Книга Волконского — повод к высказываниям Цветаевой об идеальной человеческой сущности. Тема эта для нее безгранична, и упреки, которые она слышала не раз от обывателей, в том, что пишет о Волконском, словно о Гёте, — нелепы. В ее "апологии" разбросаны драгоценные мысли, вдохновленные книгой Волконского. Так, его слова о том, что он никогда не ощущал своего возраста, пробуждают дальнейшие размышления, которые выливаются в сформулированный закон:

"Отсутствие ребяческого в детстве, продленное детство в юности, и, наконец, бессрочно-продленная юность. Нет, здесь с возрастом, действительно, не ладно. Но "ладен" ли сам возраст? Нет, возраст не ладен, и вот почему: дух — вне возраста, годами считают лишь тело".

(А разве сама Марина Цветаева, расставшись с юностью, не приобрела, взамен возрастной мало-духовности, вневозрастную духовность? И не об этом ли — ее "Сивилла"?)

Так поэт, еще недавно — нуждающийся в учителе ("Ученик"), перевоплощается в одинокого умудренного Летописца, Толкователя…

Час ученичества! Но зрим и ведом
Другой нам свет, — еще заря зажглась.
Благословен ему идущий следом
Ты — одиночества верховный час!

Этот "верховный час", растянутый на многие часы, дни, годы жизни, — уже наступил. А ведь Марине Ивановне только тридцать лет…

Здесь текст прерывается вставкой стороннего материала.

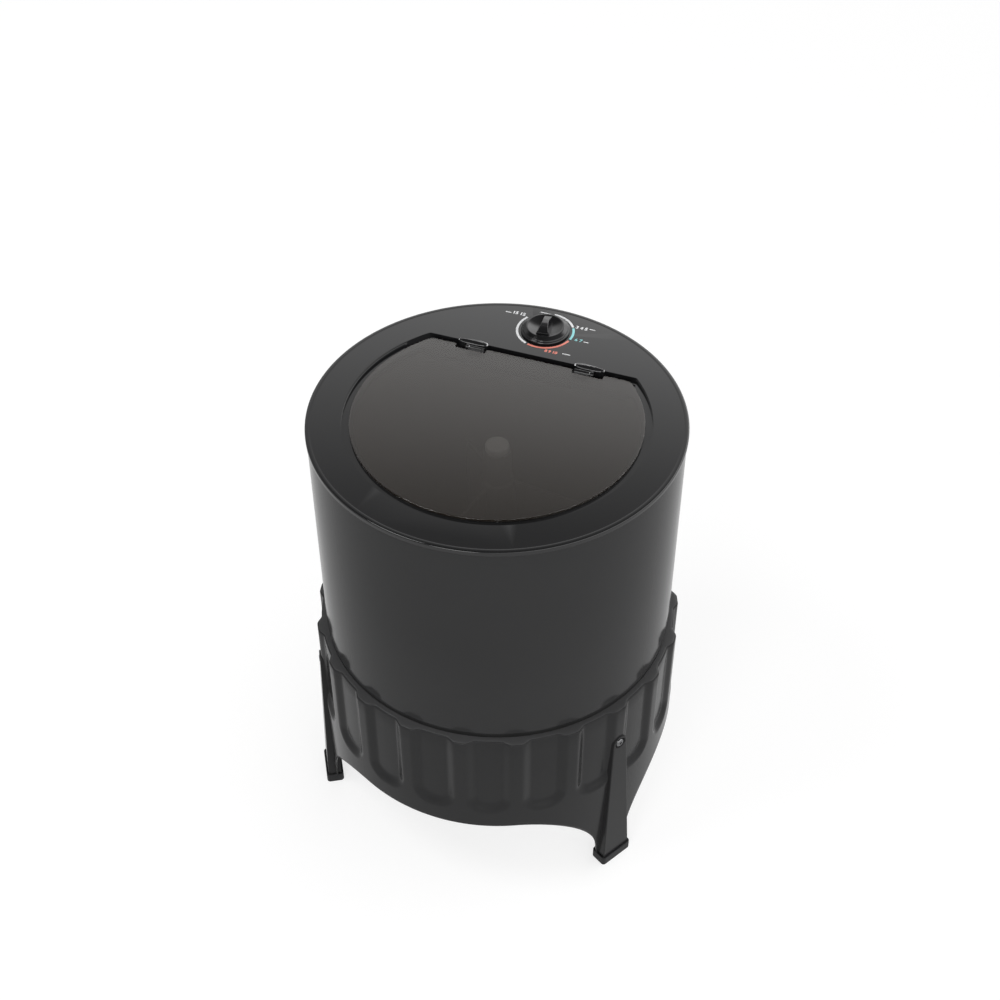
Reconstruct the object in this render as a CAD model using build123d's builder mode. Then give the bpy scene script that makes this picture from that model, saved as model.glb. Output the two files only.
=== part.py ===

Можно подробно разбирать цветаевский "Кедр" и на каждой странице обнаруживать все новые сокровища мысли и души, озарения и парадоксы. С каким вызовом обыденщине толкует Цветаева, например, государственную службу Волконского (в параллель с Гёте)! Ее ненависть к официальной деятельности как таковой мы помним. И здесь, в "Кедре", она не преминула провозгласить анафему чиновничеству:

"Какое жуткое слово. Какая — от Акакия Акакиевича до министра его же ведомства — вычеркнутость из живых. Чиновник — и сразу кладбище с его шестью разрядами. Некое постепенное зарывание в землю: чем выше, тем глубже". Но ведь Гёте и Волконский тоже "служили"; первый был тайным советником, второй — директором императорских театров. Означает ли это их слабость? Нет, напротив, полагает Цветаева. Не говоря уже о том, что "служили" Гёте и Волконский ради людей, к которым были душевно привязаны, был в их поступках высший смысл, а именно: Kraftprobe (проба сил).

Говоря о языке Волконского, Цветаева выводит формулу, характеризующую настоящих больших художников (неважно, что она несколько преувеличивает талант своего "героя"): "Речь Волконского, как всякое истинное творчество, питается двумя источниками: личностью и народностью". Восхищаясь языком Волконского, она высказывает важнейшую мысль о "чистке русской речи, беспощадном — путем высмеивания — смывании с нее чужеземной накипи". (Словно о сегодняшнем дне сказано!)

Величавому кедру уподобляет Марина Цветаева автора "Родины". Ибо суть его книги — "глубочайшая человечность", а человечность — это вознесение ввысь, это вообще высота. Вершина — ствол — цветение — по Цветаевой — цель бытия. Сам Волконский с его страстью к высотам, с "тягой небесной" и есть кедр.

Мы не знаем, читал ли Волконский цветаевские "Деревья", — он ведь был приверженец старых русских "классиков", — возможно, Марина Ивановна показывала ему свою статью о его книге. Как бы там ни было, между этими двумя людьми разных поколений, но единой великой русской культуры наличествовала уникальная духовная, творческая связь. В том же 1923 году Волконский примется за новую книгу, которую посвятит Цветаевой и назовет словами из ее письма: "БЫТ И БЫТИЕ", — книгу наблюдений и размышлений: о мимолетном, таящем в себе вечное. Частично туда войдут отрывки из его писем к Марине Ивановне, которые она же ему и пересылала. Так составится книга, наподобие розановских "Опавших листьев", "Уединенного", — любимый и чтимый Цветаевой жанр. В сентябре 1923 года Волконский будет работать над второй главой, которую назовет: "Дерево"; перекличка с Цветаевой здесь услышится особенно сильно. Волконский дивится желудю, прорастающему ввысь, стволу тополя, подымающемуся из оврага, пишет о том, как, забывая все, "засматривается на макушку дерева… В какой-то иной мир переносишься — над землей, а все же от земли… уже не думаю, где я и когда я: то, что я вижу, это есть — везде и всегда, а следовательно, — нигде, никогда. Так все полюсы сливаются в своих центрах, и от нас лишь зависит, чтобы все центры слились в одном… Вот что мне дает лицезрение на макушке трепещущих листов".